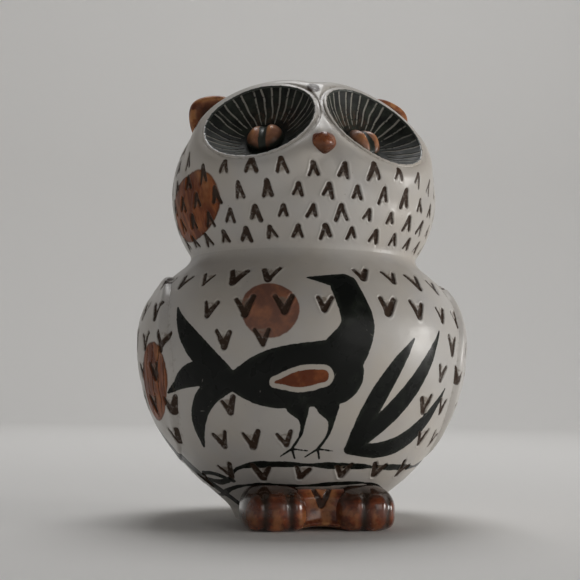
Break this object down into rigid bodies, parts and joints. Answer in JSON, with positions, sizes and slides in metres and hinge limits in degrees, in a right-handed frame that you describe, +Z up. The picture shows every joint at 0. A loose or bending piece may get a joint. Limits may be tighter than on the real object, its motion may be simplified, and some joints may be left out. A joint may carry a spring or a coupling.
{
  "type": "owl figurine",
  "caption": "Plump standing owl figurine in painted stoneware: round head on a round body, sunken dish eyes, small ears, blunt beak, side wings and short toed feet.",
  "frame": {"origin": "centre of the footprint on the table, at the underside", "axes": "+Z up through the head, -Y the way the owl faces, +X towards the wing on a viewer's right"},
  "size_m": [0.1134, 0.1034, 0.1502],
  "materials": {
    "white_glaze": "off-white satin glaze with stamped brown marks and painted decoration",
    "dark_glaze": "satin green-black glaze with fine scratched lines",
    "rim_glaze": "off-white satin glaze worn thin on the rim",
    "orange_glaze": "glossy orange-brown glaze, darker in the grooves",
    "raw_clay": "unglazed buff stoneware, slightly rough"
  },
  "bodies": {
    "root": {"body_shell": "white_glaze", "head_shell": "white_glaze", "base_plate": "raw_clay", "eye_dish_left": "dark_glaze", "eye_dish_right": "dark_glaze", "eye_rim_left": "rim_glaze", "eye_rim_right": "rim_glaze", "pupil_left": "orange_glaze", "pupil_right": "orange_glaze", "beak": "orange_glaze", "ear_left": "orange_glaze", "ear_right": "orange_glaze", "wing_left": "white_glaze", "wing_right": "white_glaze", "foot_left": "orange_glaze", "foot_right": "orange_glaze", "foot_web": "orange_glaze"}
  },
  "joints": []
}
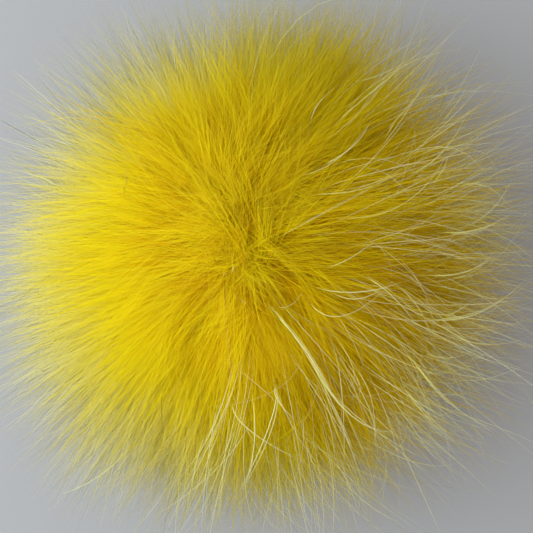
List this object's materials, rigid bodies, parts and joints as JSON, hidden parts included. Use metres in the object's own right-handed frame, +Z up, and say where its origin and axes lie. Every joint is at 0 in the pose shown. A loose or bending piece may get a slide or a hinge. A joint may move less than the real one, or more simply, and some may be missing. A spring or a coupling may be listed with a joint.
{
  "type": "fur pompom",
  "caption": "Round long-haired fur pompom with tapered locks that spread from a crown, resting on a small flat spot.",
  "frame": {"origin": "middle of the flat spot on the underside, on the surface that the pompom rests on", "axes": "+Z up from the surface; +X towards the side with the longest hair; +Y towards the side on which the crown lies"},
  "size_m": [0.1548, 0.1524, 0.1076],
  "materials": {
    "dyed_fur": "long soft dyed fur, dense matt underfur and fine glossy guard hairs with paler tips"
  },
  "bodies": {
    "root": {"pompom": "dyed_fur"}
  },
  "joints": []
}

# # #

• [What this task involves] Word for word, write out the data.

• [The reply]
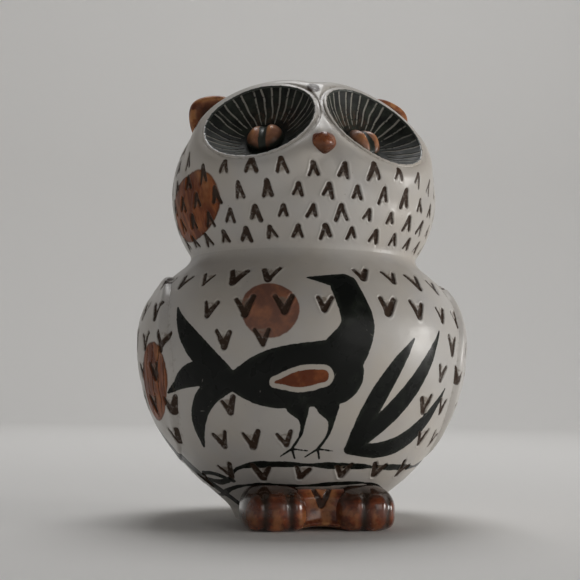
Break this object down into rigid bodies, parts and joints. Answer in JSON, with positions, sizes and slides in metres and hinge limits in degrees, in a right-handed frame that you describe, +Z up. The picture shows every joint at 0. A loose or bending piece may get a joint. Limits may be tighter than on the real object, its motion may be simplified, and some joints may be left out. A joint may carry a spring or a coupling.
{
  "type": "owl figurine",
  "caption": "Plump standing owl figurine in painted stoneware: round head on a round body, sunken dish eyes, small ears, blunt beak, side wings and short toed feet.",
  "frame": {"origin": "centre of the footprint on the table, at the underside", "axes": "+Z up through the head, -Y the way the owl faces, +X towards the wing on a viewer's right"},
  "size_m": [0.1134, 0.1034, 0.1502],
  "materials": {
    "white_glaze": "off-white satin glaze with stamped brown marks and painted decoration",
    "dark_glaze": "satin green-black glaze with fine scratched lines",
    "rim_glaze": "off-white satin glaze worn thin on the rim",
    "orange_glaze": "glossy orange-brown glaze, darker in the grooves",
    "raw_clay": "unglazed buff stoneware, slightly rough"
  },
  "bodies": {
    "root": {"body_shell": "white_glaze", "head_shell": "white_glaze", "base_plate": "raw_clay", "eye_dish_left": "dark_glaze", "eye_dish_right": "dark_glaze", "eye_rim_left": "rim_glaze", "eye_rim_right": "rim_glaze", "pupil_left": "orange_glaze", "pupil_right": "orange_glaze", "beak": "orange_glaze", "ear_left": "orange_glaze", "ear_right": "orange_glaze", "wing_left": "white_glaze", "wing_right": "white_glaze", "foot_left": "orange_glaze", "foot_right": "orange_glaze", "foot_web": "orange_glaze"}
  },
  "joints": []
}
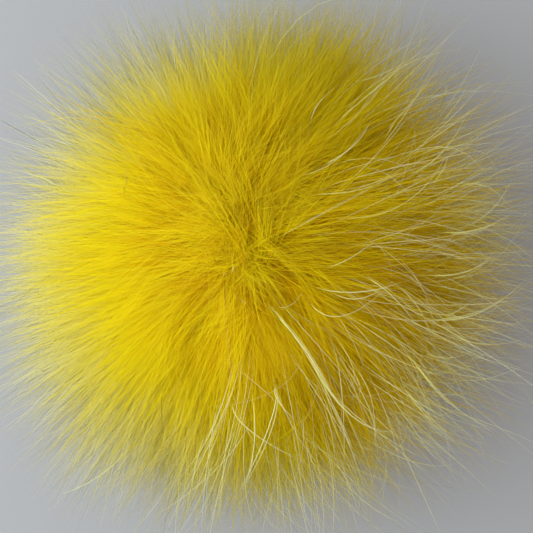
List this object's materials, rigid bodies, parts and joints as JSON, hidden parts included. Use metres in the object's own right-handed frame, +Z up, and say where its origin and axes lie. Every joint is at 0 in the pose shown. A loose or bending piece may get a slide or a hinge. A joint may move less than the real one, or more simply, and some may be missing. A spring or a coupling may be listed with a joint.
{
  "type": "fur pompom",
  "caption": "Round long-haired fur pompom with tapered locks that spread from a crown, resting on a small flat spot.",
  "frame": {"origin": "middle of the flat spot on the underside, on the surface that the pompom rests on", "axes": "+Z up from the surface; +X towards the side with the longest hair; +Y towards the side on which the crown lies"},
  "size_m": [0.1548, 0.1524, 0.1076],
  "materials": {
    "dyed_fur": "long soft dyed fur, dense matt underfur and fine glossy guard hairs with paler tips"
  },
  "bodies": {
    "root": {"pompom": "dyed_fur"}
  },
  "joints": []
}